### Goal
Below is the data. Give it again, complete and exact.
Start
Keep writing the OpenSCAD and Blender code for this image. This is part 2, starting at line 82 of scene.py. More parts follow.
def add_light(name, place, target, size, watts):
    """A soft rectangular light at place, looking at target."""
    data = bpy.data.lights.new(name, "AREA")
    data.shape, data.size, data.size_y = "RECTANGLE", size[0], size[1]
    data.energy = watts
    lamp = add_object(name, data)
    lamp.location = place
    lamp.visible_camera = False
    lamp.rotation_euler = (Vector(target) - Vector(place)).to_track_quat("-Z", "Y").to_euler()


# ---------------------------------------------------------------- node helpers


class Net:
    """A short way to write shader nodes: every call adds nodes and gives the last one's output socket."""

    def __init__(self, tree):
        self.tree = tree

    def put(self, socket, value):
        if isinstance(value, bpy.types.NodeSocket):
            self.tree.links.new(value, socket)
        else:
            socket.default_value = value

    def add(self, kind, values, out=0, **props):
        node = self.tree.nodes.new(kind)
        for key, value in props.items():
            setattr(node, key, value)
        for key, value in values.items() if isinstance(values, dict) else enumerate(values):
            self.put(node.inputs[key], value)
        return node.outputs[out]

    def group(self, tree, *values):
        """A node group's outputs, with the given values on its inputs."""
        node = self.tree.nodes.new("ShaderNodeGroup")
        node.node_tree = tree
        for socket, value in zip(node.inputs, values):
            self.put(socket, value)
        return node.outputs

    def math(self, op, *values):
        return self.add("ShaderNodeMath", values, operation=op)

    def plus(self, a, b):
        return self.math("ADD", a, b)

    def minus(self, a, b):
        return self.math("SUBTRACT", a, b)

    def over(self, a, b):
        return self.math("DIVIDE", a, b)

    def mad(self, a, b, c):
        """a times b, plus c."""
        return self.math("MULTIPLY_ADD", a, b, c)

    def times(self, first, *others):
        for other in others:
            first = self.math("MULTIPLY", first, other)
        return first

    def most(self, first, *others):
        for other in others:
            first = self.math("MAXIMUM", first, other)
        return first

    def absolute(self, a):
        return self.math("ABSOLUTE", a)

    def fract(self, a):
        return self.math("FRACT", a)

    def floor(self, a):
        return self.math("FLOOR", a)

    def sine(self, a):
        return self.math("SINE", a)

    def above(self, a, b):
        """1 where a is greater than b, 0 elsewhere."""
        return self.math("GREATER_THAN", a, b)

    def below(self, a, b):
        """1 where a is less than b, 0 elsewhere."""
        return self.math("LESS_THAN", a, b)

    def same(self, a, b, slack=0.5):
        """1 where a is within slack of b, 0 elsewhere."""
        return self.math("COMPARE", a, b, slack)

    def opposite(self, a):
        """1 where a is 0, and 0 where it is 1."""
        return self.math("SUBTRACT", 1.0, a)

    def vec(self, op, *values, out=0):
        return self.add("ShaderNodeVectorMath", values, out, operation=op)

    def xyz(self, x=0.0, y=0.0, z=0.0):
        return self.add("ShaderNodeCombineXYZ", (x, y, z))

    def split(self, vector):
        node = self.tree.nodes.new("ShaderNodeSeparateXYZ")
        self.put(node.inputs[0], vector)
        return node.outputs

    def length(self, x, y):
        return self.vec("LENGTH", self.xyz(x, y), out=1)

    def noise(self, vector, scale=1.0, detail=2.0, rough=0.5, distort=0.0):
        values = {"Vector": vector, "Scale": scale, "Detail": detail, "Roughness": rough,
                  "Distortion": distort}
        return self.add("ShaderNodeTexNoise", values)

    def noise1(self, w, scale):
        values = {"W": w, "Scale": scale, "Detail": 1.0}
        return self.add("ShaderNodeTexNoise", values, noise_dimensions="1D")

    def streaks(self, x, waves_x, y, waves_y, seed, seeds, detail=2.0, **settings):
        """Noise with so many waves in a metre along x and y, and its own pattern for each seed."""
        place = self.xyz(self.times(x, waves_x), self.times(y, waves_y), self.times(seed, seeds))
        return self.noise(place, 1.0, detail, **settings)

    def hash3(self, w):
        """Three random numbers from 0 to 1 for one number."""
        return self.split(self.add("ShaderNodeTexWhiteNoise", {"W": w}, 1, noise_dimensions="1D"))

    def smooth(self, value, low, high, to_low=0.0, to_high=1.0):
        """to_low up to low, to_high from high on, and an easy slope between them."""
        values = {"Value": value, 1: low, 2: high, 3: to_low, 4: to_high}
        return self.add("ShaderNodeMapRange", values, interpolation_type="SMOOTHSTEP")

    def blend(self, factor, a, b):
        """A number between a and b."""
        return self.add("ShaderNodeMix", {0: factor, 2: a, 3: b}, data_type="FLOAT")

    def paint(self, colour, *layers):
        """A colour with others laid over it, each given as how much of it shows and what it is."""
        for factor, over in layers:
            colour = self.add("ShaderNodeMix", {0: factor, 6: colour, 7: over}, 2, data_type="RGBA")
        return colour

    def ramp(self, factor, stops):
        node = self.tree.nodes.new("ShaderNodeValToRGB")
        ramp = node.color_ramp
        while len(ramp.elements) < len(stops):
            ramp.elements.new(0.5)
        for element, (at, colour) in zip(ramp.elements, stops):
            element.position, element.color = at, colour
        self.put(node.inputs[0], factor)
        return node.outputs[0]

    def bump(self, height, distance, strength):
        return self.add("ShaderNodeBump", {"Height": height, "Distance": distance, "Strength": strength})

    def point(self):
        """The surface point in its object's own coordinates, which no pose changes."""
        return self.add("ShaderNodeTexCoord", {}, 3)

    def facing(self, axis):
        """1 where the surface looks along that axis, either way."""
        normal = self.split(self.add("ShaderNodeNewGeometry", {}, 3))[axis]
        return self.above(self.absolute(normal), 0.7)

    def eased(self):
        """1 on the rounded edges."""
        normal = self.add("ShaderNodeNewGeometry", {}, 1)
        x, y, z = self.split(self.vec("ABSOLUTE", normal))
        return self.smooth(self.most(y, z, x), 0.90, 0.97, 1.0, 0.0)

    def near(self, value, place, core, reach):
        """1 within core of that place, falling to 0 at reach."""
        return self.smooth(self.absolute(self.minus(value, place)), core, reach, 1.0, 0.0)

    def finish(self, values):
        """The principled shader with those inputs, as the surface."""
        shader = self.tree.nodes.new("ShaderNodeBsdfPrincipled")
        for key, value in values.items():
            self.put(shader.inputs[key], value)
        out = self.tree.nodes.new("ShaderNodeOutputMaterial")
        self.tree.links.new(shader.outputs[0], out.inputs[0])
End
### Completed exercise
Keep writing the OpenSCAD and Blender code for this image. This is part 2, starting at line 82 of scene.py. More parts follow.
def add_light(name, place, target, size, watts):
    """A soft rectangular light at place, looking at target."""
    data = bpy.data.lights.new(name, "AREA")
    data.shape, data.size, data.size_y = "RECTANGLE", size[0], size[1]
    data.energy = watts
    lamp = add_object(name, data)
    lamp.location = place
    lamp.visible_camera = False
    lamp.rotation_euler = (Vector(target) - Vector(place)).to_track_quat("-Z", "Y").to_euler()


# ---------------------------------------------------------------- node helpers


class Net:
    """A short way to write shader nodes: every call adds nodes and gives the last one's output socket."""

    def __init__(self, tree):
        self.tree = tree

    def put(self, socket, value):
        if isinstance(value, bpy.types.NodeSocket):
            self.tree.links.new(value, socket)
        else:
            socket.default_value = value

    def add(self, kind, values, out=0, **props):
        node = self.tree.nodes.new(kind)
        for key, value in props.items():
            setattr(node, key, value)
        for key, value in values.items() if isinstance(values, dict) else enumerate(values):
            self.put(node.inputs[key], value)
        return node.outputs[out]

    def group(self, tree, *values):
        """A node group's outputs, with the given values on its inputs."""
        node = self.tree.nodes.new("ShaderNodeGroup")
        node.node_tree = tree
        for socket, value in zip(node.inputs, values):
            self.put(socket, value)
        return node.outputs

    def math(self, op, *values):
        return self.add("ShaderNodeMath", values, operation=op)

    def plus(self, a, b):
        return self.math("ADD", a, b)

    def minus(self, a, b):
        return self.math("SUBTRACT", a, b)

    def over(self, a, b):
        return self.math("DIVIDE", a, b)

    def mad(self, a, b, c):
        """a times b, plus c."""
        return self.math("MULTIPLY_ADD", a, b, c)

    def times(self, first, *others):
        for other in others:
            first = self.math("MULTIPLY", first, other)
        return first

    def most(self, first, *others):
        for other in others:
            first = self.math("MAXIMUM", first, other)
        return first

    def absolute(self, a):
        return self.math("ABSOLUTE", a)

    def fract(self, a):
        return self.math("FRACT", a)

    def floor(self, a):
        return self.math("FLOOR", a)

    def sine(self, a):
        return self.math("SINE", a)

    def above(self, a, b):
        """1 where a is greater than b, 0 elsewhere."""
        return self.math("GREATER_THAN", a, b)

    def below(self, a, b):
        """1 where a is less than b, 0 elsewhere."""
        return self.math("LESS_THAN", a, b)

    def same(self, a, b, slack=0.5):
        """1 where a is within slack of b, 0 elsewhere."""
        return self.math("COMPARE", a, b, slack)

    def opposite(self, a):
        """1 where a is 0, and 0 where it is 1."""
        return self.math("SUBTRACT", 1.0, a)

    def vec(self, op, *values, out=0):
        return self.add("ShaderNodeVectorMath", values, out, operation=op)

    def xyz(self, x=0.0, y=0.0, z=0.0):
        return self.add("ShaderNodeCombineXYZ", (x, y, z))

    def split(self, vector):
        node = self.tree.nodes.new("ShaderNodeSeparateXYZ")
        self.put(node.inputs[0], vector)
        return node.outputs

    def length(self, x, y):
        return self.vec("LENGTH", self.xyz(x, y), out=1)

    def noise(self, vector, scale=1.0, detail=2.0, rough=0.5, distort=0.0):
        values = {"Vector": vector, "Scale": scale, "Detail": detail, "Roughness": rough,
                  "Distortion": distort}
        return self.add("ShaderNodeTexNoise", values)

    def noise1(self, w, scale):
        values = {"W": w, "Scale": scale, "Detail": 1.0}
        return self.add("ShaderNodeTexNoise", values, noise_dimensions="1D")

    def streaks(self, x, waves_x, y, waves_y, seed, seeds, detail=2.0, **settings):
        """Noise with so many waves in a metre along x and y, and its own pattern for each seed."""
        place = self.xyz(self.times(x, waves_x), self.times(y, waves_y), self.times(seed, seeds))
        return self.noise(place, 1.0, detail, **settings)

    def hash3(self, w):
        """Three random numbers from 0 to 1 for one number."""
        return self.split(self.add("ShaderNodeTexWhiteNoise", {"W": w}, 1, noise_dimensions="1D"))

    def smooth(self, value, low, high, to_low=0.0, to_high=1.0):
        """to_low up to low, to_high from high on, and an easy slope between them."""
        values = {"Value": value, 1: low, 2: high, 3: to_low, 4: to_high}
        return self.add("ShaderNodeMapRange", values, interpolation_type="SMOOTHSTEP")

    def blend(self, factor, a, b):
        """A number between a and b."""
        return self.add("ShaderNodeMix", {0: factor, 2: a, 3: b}, data_type="FLOAT")

    def paint(self, colour, *layers):
        """A colour with others laid over it, each given as how much of it shows and what it is."""
        for factor, over in layers:
            colour = self.add("ShaderNodeMix", {0: factor, 6: colour, 7: over}, 2, data_type="RGBA")
        return colour

    def ramp(self, factor, stops):
        node = self.tree.nodes.new("ShaderNodeValToRGB")
        ramp = node.color_ramp
        while len(ramp.elements) < len(stops):
            ramp.elements.new(0.5)
        for element, (at, colour) in zip(ramp.elements, stops):
            element.position, element.color = at, colour
        self.put(node.inputs[0], factor)
        return node.outputs[0]

    def bump(self, height, distance, strength):
        return self.add("ShaderNodeBump", {"Height": height, "Distance": distance, "Strength": strength})

    def point(self):
        """The surface point in its object's own coordinates, which no pose changes."""
        return self.add("ShaderNodeTexCoord", {}, 3)

    def facing(self, axis):
        """1 where the surface looks along that axis, either way."""
        normal = self.split(self.add("ShaderNodeNewGeometry", {}, 3))[axis]
        return self.above(self.absolute(normal), 0.7)

    def eased(self):
        """1 on the rounded edges."""
        normal = self.add("ShaderNodeNewGeometry", {}, 1)
        x, y, z = self.split(self.vec("ABSOLUTE", normal))
        return self.smooth(self.most(y, z, x), 0.90, 0.97, 1.0, 0.0)

    def near(self, value, place, core, reach):
        """1 within core of that place, falling to 0 at reach."""
        return self.smooth(self.absolute(self.minus(value, place)), core, reach, 1.0, 0.0)

    def finish(self, values):
        """The principled shader with those inputs, as the surface."""
        shader = self.tree.nodes.new("ShaderNodeBsdfPrincipled")
        for key, value in values.items():
            self.put(shader.inputs[key], value)
        out = self.tree.nodes.new("ShaderNodeOutputMaterial")
        self.tree.links.new(shader.outputs[0], out.inputs[0])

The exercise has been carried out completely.